I’m not sure when I saw my first crop circle. I’m guessing it was in the summer of 1991 on one of my annual pilgrimages to Avebury. The circle lay on the slopes of Overton Hill, a short walk from the Avenue and in full view of Silbury Hill. The time and the place seemed auspicious.
I went with an old school friend, Oli, and my then partner, Groovy Su. When we got there a man was dowsing with metal rods, trying to detect the subtle presence of earth energies. I hope we weren't in the way.
Back in 1991 crop formations were still circular enough (just) that they could plausibly have been caused by natural phenomena – wind vortices or ball-lightning or electro-magnetic curlicues –, which is why another amateur investigator was there with a home-built electronic device, brimming with aerials and dials and cables and some kind of audio output. He swept it over the bent corn, adjusting knobs, taking readings and muttering to himself. He reminded me of the scientist from the cult 1970s children’s drama, The Children of the Stones.
Channel 4 arrived (we'd clearly hit rush hour) and conducted an interview with a leading cerealogist, as crop circle investigators rather pompously called themselves. The crew filmed us walking away and we appeared in the subsequent documentary for a full ten seconds, hippies in a cornfield, signifiers of the weird.
A fan not an enthusiast, it’s hard, looking back, to piece together what I actually thought was causing the formations. I’m not sure I ever pinned it down. I know I wasn’t persuaded by alien communications, nor indeed by the idea of natural phenomena (nature doesn’t do straight lines). I think I probably wanted the circles to be upwellings of earth energy, a chthonic communication, a warning, a wake-up call. As the Space Goats sang: ‘look at circles in the corn, what is Mother saying?’ Psychedelics, festivals, rave, stone circles, crop circles, paganism, magick, eco-protests: they all seemed to be related strands of a new paradigm, a richly woven magic carpet that would re-enchant the world with its new ancient wisdom and avert ecogeddon along the way.
My lack of attachment to any one explanation meant that it didn’t come as much of a blow when I learnt that the circles were all human creations. It’s obvious really when you think about it, parsimony and all that. I’ve met circle-makers, heard how they did it, how they vied with each other in an unspoken game of one-upmanship. Some of them wrote a book and very good it is too.
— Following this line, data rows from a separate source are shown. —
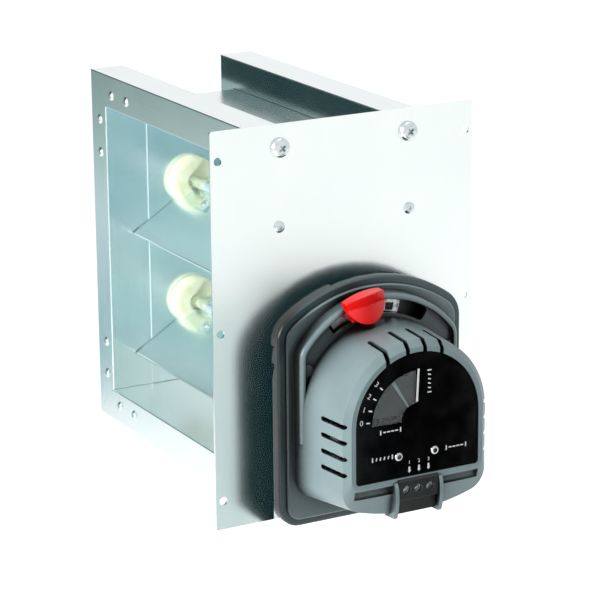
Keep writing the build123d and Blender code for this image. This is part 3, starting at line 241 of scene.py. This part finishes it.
# %% [markdown]
# The actuator's housing is moulded ABS, coloured through in a cool grey, with a fine spark-eroded grain from
# the tool. The grain is about 0.15 mm, drawn at 0.4 mm so that it just shows. Two nodes are added. Bevel
# rounds the sharp edges by a few tenths, as moulding does, which catches a line of light. Ambient Occlusion
# paints shade into the colour: the corner between the drum and its flange is painted nearly black, the way a
# part like this always looks there in shade.

# %% Moulded ABS, with painted corner shade
ABS_GRAIN = 0.4 * MM
ABS_GRAIN_DEPTH = 0.06 * MM
FLOW_SCALE = 30.0  # flow marks about 33 mm across
# painted shade reaches this far: occlusion within it darkens the colour
PAINTED_SHADE_REACH = 34.0 * MM


def moulded_abs(name, light, dark, roughness, edge_mm=0.5, grain=0.2, corner=None, shut_in=0.42, clear=0.80):
    """Moulded plastic with edges rounded by edge_mm millimetres.

    corner is the painted shade deep in a corner. It rules where a point is shut in, and is gone where it is
    clear.
    """
    material = new_material(name)
    coordinates = add_node(material, "ShaderNodeTexCoord").outputs["Object"]
    flow = add_node(material, "ShaderNodeTexNoise",
                    {"Vector": coordinates, "Scale": FLOW_SCALE, "Detail": 3.0}).outputs["Fac"]
    pits = add_node(material, "ShaderNodeTexNoise",
                    {"Vector": coordinates, "Scale": 1 / ABS_GRAIN, "Detail": 2.0}).outputs["Fac"]
    rounded = add_node(material, "ShaderNodeBevel", {"Radius": edge_mm * MM}, samples=6).outputs[0]
    bump = add_node(material, "ShaderNodeBump",
                    {"Height": pits, "Strength": grain, "Distance": ABS_GRAIN_DEPTH, "Normal": rounded})
    rough = add_node(material, "ShaderNodeMapRange",
                     {"Value": flow, "From Min": 0.3, "From Max": 0.7,
                      "To Min": roughness - 0.04, "To Max": roughness + 0.05}).outputs[0]
    colour = add_node(material, "ShaderNodeValToRGB", {"Fac": flow},
                      stops=[(0.3, dark), (0.7, light)]).outputs["Color"]
    if corner:
        # painted shade: the colour is mixed towards corner where ambient occlusion finds the point shut in
        air = add_node(material, "ShaderNodeAmbientOcclusion", {"Distance": PAINTED_SHADE_REACH}, samples=8)
        unshaded_share = add_node(material, "ShaderNodeMapRange",
                             {"Value": air.outputs["AO"], "From Min": shut_in, "From Max": clear}).outputs[0]
        colour = add_node(material, "ShaderNodeMixRGB",
                          {"Fac": unshaded_share, "Color1": linear(corner), "Color2": colour}).outputs["Color"]
    plastic = add_node(material, "ShaderNodeBsdfPrincipled",
                       {"Base Color": colour, "Roughness": rough, "IOR": 1.53, "Normal": bump.outputs[0]})
    add_node(material, "ShaderNodeOutputMaterial", {"Surface": plastic.outputs[0]})
    return material


# The cover and the base get painted corner shade, near black, between the drum and its flange.
cover_abs = moulded_abs("grey moulded ABS, cover", "#8B9FA2", "#819598", 0.32, corner="#04070A",
                        shut_in=0.50, clear=0.94)
base_abs = moulded_abs("dark grey moulded ABS, base", "#4D5F62", "#445558", 0.34, corner="#06090A")
block_black = moulded_abs("black moulded nylon, terminal block", "#0B0C0D", "#060708", 0.35, edge_mm=0.3)
red_abs = moulded_abs("red gloss ABS", "#FB0201", "#EF0101", 0.26, edge_mm=0.9, grain=0.05)
pointer_abs = moulded_abs("grey moulded ABS, pointer", "#8B9DA0", "#819396", 0.4)
mask_green = moulded_abs("green solder mask", "#1F5B38", "#194D2F", 0.3)
paint(cover_abs, "actuator_cover")
paint(base_abs, "actuator_base")
paint(block_black, "terminal_block")
paint(red_abs, "lever_cap")
paint(pointer_abs, "position_pointer")
paint(mask_green, "circuit_board")
print("plastics painted")

# %% [markdown]
# The front panel is a polished black polycarbonate label, and the window in it is clear. Polycarbonate has
# an index of 1.58, and a hard coat on the label cuts its glare, which is a lower specular level here. Dust
# and fine wipe marks break the gloss up slightly.

# %% Front panel, window and signal lights
POLYCARBONATE_IOR = 1.58
WIPE_SCALE = 90.0  # wipe marks about 11 mm across
RIPPLE_SCALE = 120.0  # flow ripples about 8 mm apart


def polished_panel(name, colour, wiped, roughness, metallic=0.0, specular=0.5):
    """A polished face whose wipe marks shift its colour and roughness."""
    material = new_material(name)
    coordinates = add_node(material, "ShaderNodeTexCoord").outputs["Object"]
    wipes = add_node(material, "ShaderNodeTexNoise",
                     {"Vector": coordinates, "Scale": WIPE_SCALE, "Detail": 5.0}).outputs["Fac"]
    face = add_node(material, "ShaderNodeValToRGB", {"Fac": wipes},
                    stops=[(0.3, colour), (0.8, wiped)]).outputs["Color"]
    rough = add_node(material, "ShaderNodeMapRange",
                     {"Value": wipes, "From Min": 0.3, "From Max": 0.7,
                      "To Min": roughness - 0.03, "To Max": roughness + 0.05}).outputs[0]
    shader = add_node(material, "ShaderNodeBsdfPrincipled",
                      {"Base Color": face, "Roughness": rough, "Metallic": metallic,
                       "Specular IOR Level": specular})
    if not metallic:
        shader.inputs["IOR"].default_value = POLYCARBONATE_IOR
    add_node(material, "ShaderNodeOutputMaterial", {"Surface": shader.outputs[0]})
    return material


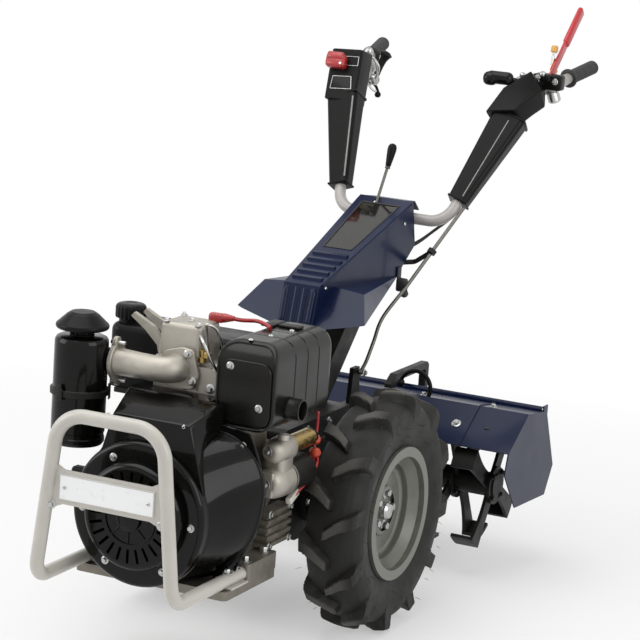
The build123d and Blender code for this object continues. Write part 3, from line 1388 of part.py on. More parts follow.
# Hand levers: the flat knob on the left head and the clutch lever under the right bar
with BuildPart() as hand_levers:
    left_foot = Vector(bar_elbow, axle_y + bar_pivot[0], bar_pivot[1])
    head_end = left_foot + leg_vector * cover_finish + leg_vector.normalized() * handle_head_height
    with BuildSketch(Plane(origin=head_end + Vector(-knob_shift, 0, -knob_drop), z_dir=(-1, 0, 0))):
        Circle(knob_stem)
    extrude(amount=knob_reach)
    with BuildSketch(Plane(origin=head_end + Vector(-knob_shift - knob_reach, 0, -knob_drop), x_dir=(0, 1, 0),
                           z_dir=(-1, 0, 0))):
        SlotOverall(knob_width, knob_height)
    extrude(amount=knob_depth)
    bar_slope = Vector(-(bar_end[0] - bar_knee[0]), bar_end[1] - bar_knee[1], bar_end[2] - bar_knee[2])
    clutch_pivot = Vector(-bar_knee[0], axle_y + bar_knee[1], bar_knee[2]) + bar_slope * clutch_share
    clutch_side = Vector(clutch_offset[0], 0, clutch_offset[1])
    with BuildSketch(Plane(origin=clutch_pivot, x_dir=clutch_side, z_dir=bar_slope.normalized())):
        with Locations((clutch_side.length / 2, 0)):
            Rectangle(clutch_side.length + clutch_blade, clutch_blade)
        Circle(bar_radius + clutch_blade / 3)
    extrude(amount=clutch_perch)
    with BuildSketch(Plane(origin=clutch_pivot + clutch_side, x_dir=clutch_side, z_dir=bar_slope.normalized())):
        Rectangle(clutch_blade / 3, clutch_blade)
    extrude(amount=clutch_reach)
    add(handlebar_tube.part, mode=Mode.SUBTRACT)
    add(handle_heads.part, mode=Mode.SUBTRACT)
finish(hand_levers, "hand_levers")

# Recoil starter's handle on the shroud's right side
with BuildPart() as recoil_handle:
    with BuildSketch(Plane(origin=side(-handle_y, handle_z, -shroud_side - handle_width), z_dir=(1, 0, 0))):
        SlotOverall(handle_height, handle_depth, rotation=90)
    extrude(amount=handle_width)
    with BuildSketch(Plane(origin=side(-handle_y, handle_z, -shroud_side), z_dir=(1, 0, 0))):
        Circle(handle_depth / 4)
    extrude(amount=handle_depth * 0.7)
    add(fan_shroud.part, mode=Mode.SUBTRACT)
finish(recoil_handle, "recoil_handle")
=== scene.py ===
import json
import bmesh
import bpy
import numpy as np
from mathutils import Matrix, Vector


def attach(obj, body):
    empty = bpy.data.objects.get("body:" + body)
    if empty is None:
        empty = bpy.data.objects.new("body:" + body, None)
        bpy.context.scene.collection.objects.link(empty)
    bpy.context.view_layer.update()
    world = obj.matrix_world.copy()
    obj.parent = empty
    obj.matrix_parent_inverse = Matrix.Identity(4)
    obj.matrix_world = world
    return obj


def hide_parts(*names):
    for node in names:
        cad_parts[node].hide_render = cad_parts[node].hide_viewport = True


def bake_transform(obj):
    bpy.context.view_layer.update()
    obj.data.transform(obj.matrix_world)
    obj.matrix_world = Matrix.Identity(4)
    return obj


# A two-wheel hand tractor with a diesel engine in front and a rotary tiller behind.
# The scene is in metres, +Z up, -Y forwards, +X the machine's left. Shapes are drawn in millimetres, as
# (across, behind the axle, up), and makePiece turns them to metres.

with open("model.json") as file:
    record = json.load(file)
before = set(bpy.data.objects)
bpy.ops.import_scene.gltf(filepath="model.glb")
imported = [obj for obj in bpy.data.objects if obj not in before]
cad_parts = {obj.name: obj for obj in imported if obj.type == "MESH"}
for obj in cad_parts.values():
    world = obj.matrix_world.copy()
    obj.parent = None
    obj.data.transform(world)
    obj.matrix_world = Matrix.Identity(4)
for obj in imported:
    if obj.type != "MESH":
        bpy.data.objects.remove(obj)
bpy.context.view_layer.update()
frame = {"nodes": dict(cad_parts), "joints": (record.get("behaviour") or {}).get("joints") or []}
nodes = frame["nodes"]
joints = {joint["name"]: joint for joint in frame["joints"]}
axle = Vector(joints["wheel_left_spin"]["pos_m"])
mm = 0.001
wheelMiddle = np.array([joints["wheel_left_spin"]["pos_m"][0] / mm, 0, axle.z / mm])
left, back, up = np.eye(3)
sides = (1, -1)


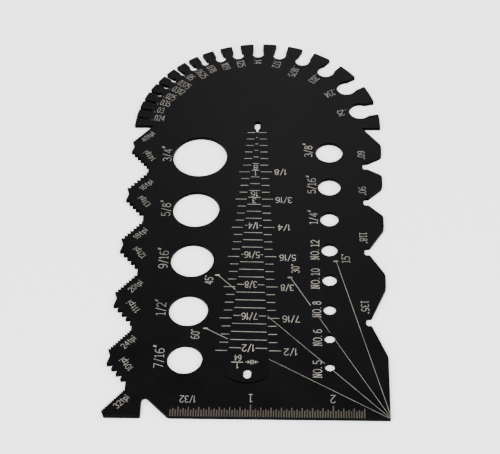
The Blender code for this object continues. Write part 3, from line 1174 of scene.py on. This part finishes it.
@dataclass
class Studio:
    """Pale floor, soft lights and the camera of the photograph.

    A light is given by name, place, aim, size and power. Lights and floor are in metres, and the
    camera's eye is in millimetres.
    """

    yaw: float = 3.885
    elevation: float = 49.362
    roll: float = -2.613
    focal_pixels: float = 1430.3
    eye: Triple = (20.49, -323.58, 370.33)
    sensor_width: float = 36.0
    nearest: float = 0.01
    floor_reach: float = 4.0
    floor_level: float = -0.00002
    lights: tuple[tuple[str, Triple, Triple, float, float], ...] = (
        ("front_box", (-0.25, -0.75, 1.1), (0.0, 0.0, 0.0), 1.8, 72.0),
        ("side_box", (0.9, 0.15, 0.8), (0.0, 0.0, 0.0), 0.7, 12.0),
        ("back_box", (-0.01, 1.16, 1.14), (0.01, 0.04, 0.0), 0.35, 2.9))

    def build(self) -> None:
        """Build floor, lights and camera."""
        self._floor()
        self._lights()
        self._camera()

    def _floor(self) -> None:
        """Lay the floor just under the gauge."""
        mesh = bpy.data.meshes.new("floor")
        mesh.from_pydata([(across * self.floor_reach, along * self.floor_reach, self.floor_level)
                          for across, along in ((-1, -1), (1, -1), (1, 1), (-1, 1))],
                         [], [(0, 1, 2, 3)])
        mesh.materials.append(PaleFloor().material())
        linked("floor", mesh)

    def _lights(self) -> None:
        """Set the soft light all round and three soft boxes."""
        world = bpy.data.worlds.new("studio")
        world.use_nodes = True
        feed(world.node_tree.nodes["Background"], {"Color": (1.0, 1.0, 1.0, 1.0), "Strength": 1.0})
        bpy.context.scene.world = world
        for name, place, aim, size, power in self.lights:
            light = bpy.data.lights.new(name, "AREA")
            light.size = size
            light.energy = power
            lamp = linked(name, light)
            lamp.location = place
            lamp.rotation_euler = (Vector(aim) - Vector(place)).to_track_quat("-Z", "Y").to_euler()

    def _camera(self) -> None:
        """Set the camera where the photograph was taken from."""
        yaw, rise, roll = (math.radians(turn) for turn in (self.yaw, self.elevation, self.roll))
        ahead = Vector((-math.sin(yaw) * math.cos(rise), math.cos(yaw) * math.cos(rise),
                        -math.sin(rise)))
        across = Vector((math.cos(yaw), math.sin(yaw), 0.0))
        upward = across.cross(ahead)
        right = across * math.cos(roll) + upward * math.sin(roll)
        up = upward * math.cos(roll) - across * math.sin(roll)
        camera = bpy.data.cameras.new("photo_camera")
        camera.sensor_fit = "HORIZONTAL"
        camera.sensor_width = self.sensor_width
        camera.lens = self.focal_pixels / PHOTO_WIDTH * self.sensor_width
        camera.clip_start = self.nearest
        holder = linked("photo_camera", camera)
        turn = Matrix((right, up, -ahead)).transposed().to_4x4()
        holder.matrix_world = Matrix.Translation(Vector(self.eye) * MM) @ turn
        bpy.context.scene.camera = holder


def main() -> None:
    """Build the gauge and its studio."""
    logging.basicConfig(level=logging.INFO, format="%(name)s %(message)s")
    finishes = Finishes()
    letters = lettering()
    rows = LineRow()
    GaugePlate(finishes, letters, rows).build()
    TaperGauge(finishes, letters, rows).build()
    Studio().build()


if __name__ == "__main__":
    main()
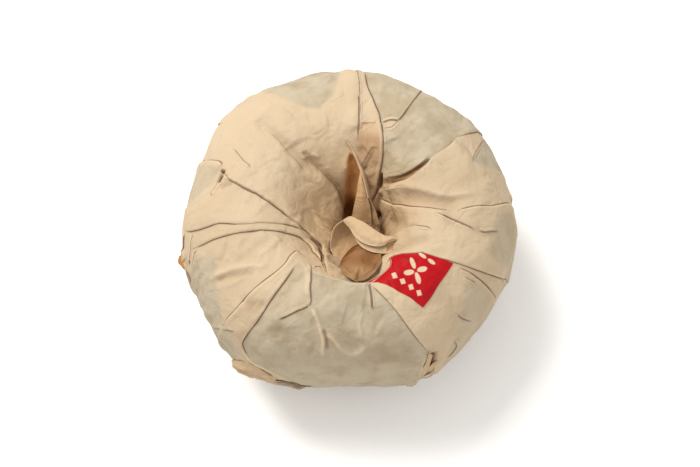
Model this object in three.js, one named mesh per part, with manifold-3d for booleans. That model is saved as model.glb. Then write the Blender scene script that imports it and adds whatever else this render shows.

Enthusiasts maintain that, OK, if some circles are manmade then not all of them are; or, invoking Jung, they claim that the circles represent an expression of the collective unconscious, forcing its way up through the makers’ treadle boards and past their conscious intentions. You’ve got to admire the will to believe.
But for me, the circle makers have done us a profound service. Through their cheeky rural graffiti, executed anonymously and at night, these proto-Banksy's created puckish works of exquisite beauty, transient patterns, glyphs and sigils that have activated our imaginations and given us cause to wonder. They created a bit of magic. In an age of Damien Hurst’s shark and Tracey Emin’s bed we’ve forgotten that that is what Art is supposed to do.